## START PROVIDED MATERIAL
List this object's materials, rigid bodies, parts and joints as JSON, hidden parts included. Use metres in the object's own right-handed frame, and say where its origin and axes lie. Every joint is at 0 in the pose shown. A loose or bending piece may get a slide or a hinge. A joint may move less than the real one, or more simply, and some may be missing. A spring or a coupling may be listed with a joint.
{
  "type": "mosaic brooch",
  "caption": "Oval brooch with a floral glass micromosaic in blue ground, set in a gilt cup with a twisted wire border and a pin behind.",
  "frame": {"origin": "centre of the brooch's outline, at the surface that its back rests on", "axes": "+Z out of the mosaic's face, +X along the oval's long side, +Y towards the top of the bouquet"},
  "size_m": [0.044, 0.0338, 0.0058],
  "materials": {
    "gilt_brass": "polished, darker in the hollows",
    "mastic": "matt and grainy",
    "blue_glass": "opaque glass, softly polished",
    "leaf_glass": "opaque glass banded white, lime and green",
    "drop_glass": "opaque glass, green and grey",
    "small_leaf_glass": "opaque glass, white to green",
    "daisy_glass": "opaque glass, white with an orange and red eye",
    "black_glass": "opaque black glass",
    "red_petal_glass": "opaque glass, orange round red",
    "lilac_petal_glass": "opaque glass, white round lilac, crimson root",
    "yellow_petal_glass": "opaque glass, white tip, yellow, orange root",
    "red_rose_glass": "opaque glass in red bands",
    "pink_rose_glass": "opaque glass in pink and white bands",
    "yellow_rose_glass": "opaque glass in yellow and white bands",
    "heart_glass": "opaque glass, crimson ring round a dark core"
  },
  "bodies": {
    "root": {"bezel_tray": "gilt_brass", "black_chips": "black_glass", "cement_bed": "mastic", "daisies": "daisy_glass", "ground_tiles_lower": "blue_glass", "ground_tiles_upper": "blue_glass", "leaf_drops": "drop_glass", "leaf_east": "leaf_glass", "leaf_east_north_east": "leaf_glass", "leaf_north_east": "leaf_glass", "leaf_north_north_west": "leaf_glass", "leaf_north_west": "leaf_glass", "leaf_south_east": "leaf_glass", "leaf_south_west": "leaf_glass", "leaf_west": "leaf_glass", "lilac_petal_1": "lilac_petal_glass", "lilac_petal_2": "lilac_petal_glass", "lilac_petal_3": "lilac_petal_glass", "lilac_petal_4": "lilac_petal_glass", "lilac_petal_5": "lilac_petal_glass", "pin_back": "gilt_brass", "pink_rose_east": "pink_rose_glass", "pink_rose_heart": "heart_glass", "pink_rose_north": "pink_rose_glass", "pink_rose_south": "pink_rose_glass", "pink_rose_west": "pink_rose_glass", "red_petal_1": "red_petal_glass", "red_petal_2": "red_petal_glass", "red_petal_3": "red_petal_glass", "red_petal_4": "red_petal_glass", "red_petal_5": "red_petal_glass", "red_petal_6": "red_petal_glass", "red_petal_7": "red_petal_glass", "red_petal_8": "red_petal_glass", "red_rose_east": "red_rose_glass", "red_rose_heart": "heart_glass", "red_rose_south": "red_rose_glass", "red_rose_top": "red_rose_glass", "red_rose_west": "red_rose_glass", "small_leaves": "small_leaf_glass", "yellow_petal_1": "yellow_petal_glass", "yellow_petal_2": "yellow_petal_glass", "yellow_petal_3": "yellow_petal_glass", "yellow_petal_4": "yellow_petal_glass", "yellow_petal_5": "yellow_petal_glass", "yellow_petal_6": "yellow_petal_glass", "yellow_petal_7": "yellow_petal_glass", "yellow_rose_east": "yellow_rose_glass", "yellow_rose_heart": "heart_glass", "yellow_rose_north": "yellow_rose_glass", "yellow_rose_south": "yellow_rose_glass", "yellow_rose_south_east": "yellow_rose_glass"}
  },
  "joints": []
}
## END PROVIDED MATERIAL
▶ **TASK BRIEF**
Please output the complete data exactly.

▶ **ANSWER**
List this object's materials, rigid bodies, parts and joints as JSON, hidden parts included. Use metres in the object's own right-handed frame, and say where its origin and axes lie. Every joint is at 0 in the pose shown. A loose or bending piece may get a slide or a hinge. A joint may move less than the real one, or more simply, and some may be missing. A spring or a coupling may be listed with a joint.
{
  "type": "mosaic brooch",
  "caption": "Oval brooch with a floral glass micromosaic in blue ground, set in a gilt cup with a twisted wire border and a pin behind.",
  "frame": {"origin": "centre of the brooch's outline, at the surface that its back rests on", "axes": "+Z out of the mosaic's face, +X along the oval's long side, +Y towards the top of the bouquet"},
  "size_m": [0.044, 0.0338, 0.0058],
  "materials": {
    "gilt_brass": "polished, darker in the hollows",
    "mastic": "matt and grainy",
    "blue_glass": "opaque glass, softly polished",
    "leaf_glass": "opaque glass banded white, lime and green",
    "drop_glass": "opaque glass, green and grey",
    "small_leaf_glass": "opaque glass, white to green",
    "daisy_glass": "opaque glass, white with an orange and red eye",
    "black_glass": "opaque black glass",
    "red_petal_glass": "opaque glass, orange round red",
    "lilac_petal_glass": "opaque glass, white round lilac, crimson root",
    "yellow_petal_glass": "opaque glass, white tip, yellow, orange root",
    "red_rose_glass": "opaque glass in red bands",
    "pink_rose_glass": "opaque glass in pink and white bands",
    "yellow_rose_glass": "opaque glass in yellow and white bands",
    "heart_glass": "opaque glass, crimson ring round a dark core"
  },
  "bodies": {
    "root": {"bezel_tray": "gilt_brass", "black_chips": "black_glass", "cement_bed": "mastic", "daisies": "daisy_glass", "ground_tiles_lower": "blue_glass", "ground_tiles_upper": "blue_glass", "leaf_drops": "drop_glass", "leaf_east": "leaf_glass", "leaf_east_north_east": "leaf_glass", "leaf_north_east": "leaf_glass", "leaf_north_north_west": "leaf_glass", "leaf_north_west": "leaf_glass", "leaf_south_east": "leaf_glass", "leaf_south_west": "leaf_glass", "leaf_west": "leaf_glass", "lilac_petal_1": "lilac_petal_glass", "lilac_petal_2": "lilac_petal_glass", "lilac_petal_3": "lilac_petal_glass", "lilac_petal_4": "lilac_petal_glass", "lilac_petal_5": "lilac_petal_glass", "pin_back": "gilt_brass", "pink_rose_east": "pink_rose_glass", "pink_rose_heart": "heart_glass", "pink_rose_north": "pink_rose_glass", "pink_rose_south": "pink_rose_glass", "pink_rose_west": "pink_rose_glass", "red_petal_1": "red_petal_glass", "red_petal_2": "red_petal_glass", "red_petal_3": "red_petal_glass", "red_petal_4": "red_petal_glass", "red_petal_5": "red_petal_glass", "red_petal_6": "red_petal_glass", "red_petal_7": "red_petal_glass", "red_petal_8": "red_petal_glass", "red_rose_east": "red_rose_glass", "red_rose_heart": "heart_glass", "red_rose_south": "red_rose_glass", "red_rose_top": "red_rose_glass", "red_rose_west": "red_rose_glass", "small_leaves": "small_leaf_glass", "yellow_petal_1": "yellow_petal_glass", "yellow_petal_2": "yellow_petal_glass", "yellow_petal_3": "yellow_petal_glass", "yellow_petal_4": "yellow_petal_glass", "yellow_petal_5": "yellow_petal_glass", "yellow_petal_6": "yellow_petal_glass", "yellow_petal_7": "yellow_petal_glass", "yellow_rose_east": "yellow_rose_glass", "yellow_rose_heart": "heart_glass", "yellow_rose_north": "yellow_rose_glass", "yellow_rose_south": "yellow_rose_glass", "yellow_rose_south_east": "yellow_rose_glass"}
  },
  "joints": []
}